Harringworth is a village and civil parish in North Northamptonshire, England. It is located close to the border with Rutland, on the southern bank of the River Welland, and around 5.3 miles north of Corby. At the 2001 census, the population of the parish was 247, falling to 241 at the 2011 Census.

The area is dominated by the Welland Viaduct (known locally as the Harringworth Viaduct) that gracefully crosses the Welland and its flood plain immediately to the west of the village.

==History==
The villages name origin is uncertain. 'Enclosure of the dwellers at the stone(y) place' or 'enclosure at Haering (= stone(y) place)'. Alternatively, the first element may be a personal name, 'Hering/Haerra'.

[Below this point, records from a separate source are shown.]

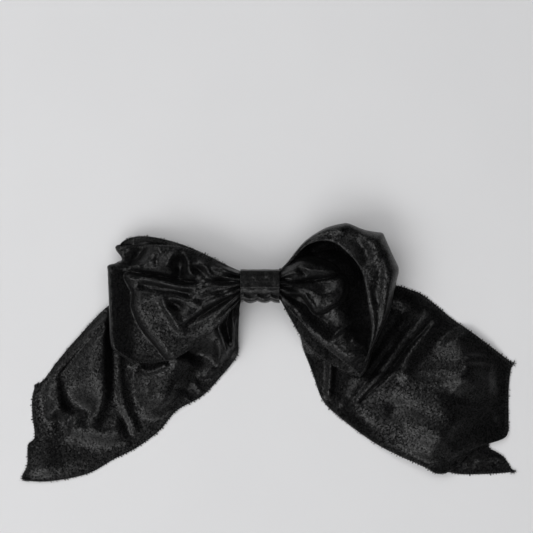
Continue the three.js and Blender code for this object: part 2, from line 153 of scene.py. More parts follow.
def ridge(plan, height, left, right, *points, start=0.15, stop=0.15, power=1.5):
    """A fold along a line: its height, and its width on the left and on the right of the line."""
    distance, t = nearest(plan, smooth_line(mm(*points), 70))
    width = np.where(distance > 0, left, right) * MM
    fade = ease(0, start, t) if start else 1
    fade = fade * (ease(0, stop, 1 - t) if stop else 1)
    return height * MM * fade * np.exp(-np.abs(distance / width) ** power)


def mound(plan, height, centre, size, turn=0, power=2):
    """A round swelling, turned by some degrees, or a hollow where height is negative."""
    x = plan[..., 0] - centre[0] * MM
    y = plan[..., 1] - centre[1] * MM
    c, s = math.cos(math.radians(turn)), math.sin(math.radians(turn))
    a = (x * c + y * s) / (size[0] * MM)
    b = (-x * s + y * c) / (size[1] * MM)
    return height * MM * np.exp(-((a * a + b * b) ** (power / 2)))


def depth_inside(plan, outline):
    """How far inside a closed outline each place is, in millimetres, and negative outside it."""
    ring = smooth_line(mm(*outline, outline[0]), 160)
    flat = plan.reshape(-1, 2)
    distance = np.sqrt(((flat[:, None] - ring[None]) ** 2).sum(2)).min(1)
    x, y = flat[:, 0], flat[:, 1]
    inside = np.zeros(len(flat), bool)
    for (x0, y0), (x1, y1) in zip(ring, np.roll(ring, -1, 0)):
        if y0 == y1:
            continue
        crosses = ((y0 > y) != (y1 > y)) & (x < (x1 - x0) * (y - y0) / (y1 - y0) + x0)
        inside ^= crosses
    return np.where(inside, distance, -distance).reshape(plan.shape[:2]) / MM


def lobe(plan, rim, rim_width, rise, rise_width, *outline):
    """A lobe inside a closed outline: a round rim at its edge, then a gentle climb inward."""
    depth = depth_inside(plan, outline)
    round_edge = np.sqrt(1 - (1 - np.clip((depth + 1) / rim_width, 0, 1)) ** 2)
    climb = np.sin(np.clip(depth / rise_width, 0, 1) * math.pi / 2)
    return (rim * round_edge + rise * climb) * MM


def soften(z, passes):
    """Evens out heights a little, and holds the border."""
    z = z.copy()
    for _ in range(passes):
        inner = z[1:-1, 1:-1]
        around = z[:-2, 1:-1] + z[2:, 1:-1] + z[1:-1, :-2] + z[1:-1, 2:]
        z[1:-1, 1:-1] = 0.5 * inner + 0.125 * around
    return z


def crumple(plan, size, depth, seed):
    """Small soft wrinkles of about that size."""
    shift = Vector((seed * 7.3, seed * 3.1, seed))
    values = np.empty(plan.shape[0] * plan.shape[1])
    for k, (x, y) in enumerate(plan.reshape(-1, 2)):
        spot = Vector((x / size / MM, y / size / MM, 0)) + shift
        values[k] = noise.noise(spot) + 0.5 * noise.noise(spot * 2.1)
    return depth * MM * values.reshape(plan.shape[:2])


# ---------------------------------------------------------------- meshes
def grid_faces(rows, columns, start, closed):
    """Quads over a grid of points whose numbers begin at start. A closed one joins last to first."""
    ids = start + np.arange(rows * columns).reshape(rows, columns)
    near, far = ids[:-1], ids[1:]
    if closed:
        near, far = ids, np.roll(ids, -1, 0)
    corners = (near[:, :-1], near[:, 1:], far[:, 1:], far[:, :-1])
    return np.stack([c.ravel() for c in corners], 1).tolist()


def smooth_mesh(name, points, faces):
    """A smooth-shaded mesh."""
    mesh = bpy.data.meshes.new(name)
    mesh.from_pydata(points, [], faces)
    mesh.polygons.foreach_set("use_smooth", [True] * len(mesh.polygons))
    mesh.update()
    return mesh


def paint(mesh, material):
    """Gives a mesh one material."""
    mesh.materials.clear()
    mesh.materials.append(material)


def add_object(name, mesh, material):
    """Puts a mesh into the scene under a name, in one material."""
    piece = bpy.data.objects.new(name, mesh)
    bpy.context.scene.collection.objects.link(piece)
    paint(mesh, material)
    return piece


def apply_modifiers(piece):
    """Bakes the piece's modifiers into its mesh."""
    bpy.context.view_layer.update()
    graph = bpy.context.evaluated_depsgraph_get()
    mesh = bpy.data.meshes.new_from_object(piece.evaluated_get(graph))
    piece.modifiers.clear()
    piece.data = mesh


def cloth_piece(name, surfaces, material, thickness=CLOTH, closed=False):
    """One velvet piece with real thickness, from grids of points [along, across, xyz]."""
    points, faces = [], []
    for surface in surfaces:
        faces += grid_faces(*surface.shape[:2], len(points), closed)
        points += surface.reshape(-1, 3).tolist()
    piece = add_object(name, smooth_mesh(name, points, faces), material)
    thick = piece.modifiers.new("thickness", "SOLIDIFY")
    thick.thickness = thickness
    thick.offset = 0
    apply_modifiers(piece)
    paint(piece.data, material)
    return piece


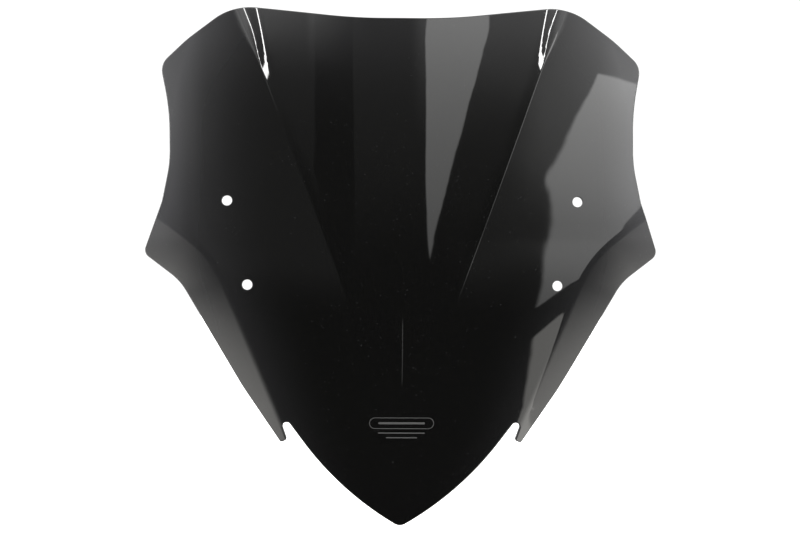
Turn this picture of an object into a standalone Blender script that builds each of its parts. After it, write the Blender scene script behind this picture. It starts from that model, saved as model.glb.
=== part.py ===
"""A tinted motorcycle windshield screen: one thermoformed acrylic sheet, trimmed, notched and drilled,
with a small printed emblem.

Frame: +Z up, and the front of the sheet faces -Y. The object is symmetric about X = 0, and its origin is the
centre of the four mounting seats, on their back faces. Lengths are in millimetres until MM turns them into
Blender's metres. A plan position is (u, z): the distance from the centre line, and the height.
"""

import math

import bmesh
import bpy
from mathutils import Vector
from mathutils.geometry import delaunay_2d_cdt

MM = 0.001

# Driving dimensions of the sheet
THICKNESS = 3.0
CENTRE_RADIUS = 200.0  # of the arched centre panel, across the sheet
FOOT_FLATNESS = 0.25  # share of the arch left at the foot of the centre panel
FOOT_FADE = (-85.0, 5.0)  # heights between which the arch flattens
KEEL_SLOPE = 0.045  # of the foot beside its ridge
KEEL_FADE = (-80.0, 0.0)  # heights between which the ridge fades out
KEEL_BEND = 4.0  # half the width of that ridge
RISE_RADIUS = 900.0  # of the centre line, up the sheet
RISE_CENTRE = 30.0  # height where the centre line stands upright
SIDE_SLOPE = 0.025  # of the side panels near the middle
SIDE_WRAP = 0.24  # further slope that a side panel gains by its outer edge
SIDE_POWER = 3  # how late it gains it
SIDE_HALF_WIDTH = 190.0
SIDE_TAPER = 0.536  # narrowing of the side panels below the origin
SIDE_TAPER_BLEND = 40.0
SHOULDER_SLOPE = 0.11  # further slope of the shoulder, where the centre panel steepens before its fold
SHOULDER_FADE = (-30.0, 15.0)  # heights between which the shoulder grows
SHOULDER_TOP_SLOPE = 0.20  # of the shoulder at the top edge
SHOULDER_TOP_FADE = (100.0, 170.0)
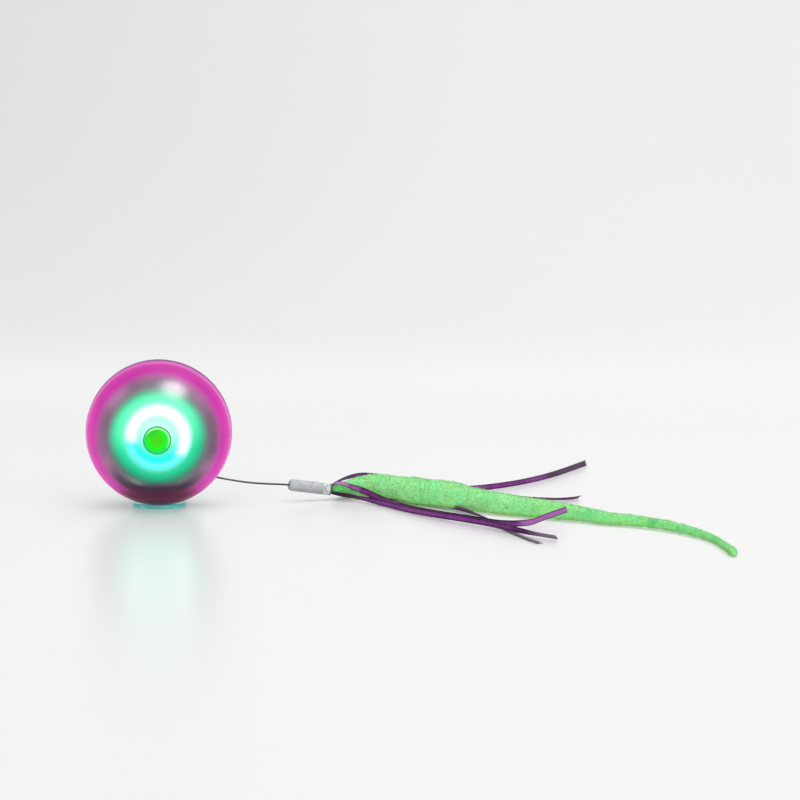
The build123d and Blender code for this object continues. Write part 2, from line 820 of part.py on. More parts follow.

In 1086 Harringworth was considered a large village in the hundred of Corby, one of many possessions of the Countess Judith. The manor was acquired at some time before 1232 by William I de Cantilupe (died 1239), 1st feudal baron of Eaton Bray in Bedfordshire, who created a deer park, completed by 1234 when it was stocked with eight does and two bucks sent from Rockingham Forest. The last in the male line was Sir George de Cantilupe (1251–1273), 4th feudal baron of Eaton, Lord of Abergavenny, one of whose two sisters and co-heiress Millicent de Cantilupe married Eudo de la Zouche, whose descendants were seated at Harringworth and are known as Zouche "of Harringworth", created Baron Zouche in 1308, to distinguish them from the other branch of their family Zouche "of Ashby", created Baron Zouche in 1299. During the medieval period, Harringworth was associated with the la Zouche family who were Lords of the Manor and, commencing with William la Zouche, 1st Baron Zouche, were summoned to Parliament as Barons.

==Parish church==
The Church of St John the Baptist, Harringworth is a Grade I listed building. It is part of the Lyddington benefice with churches in Rutland.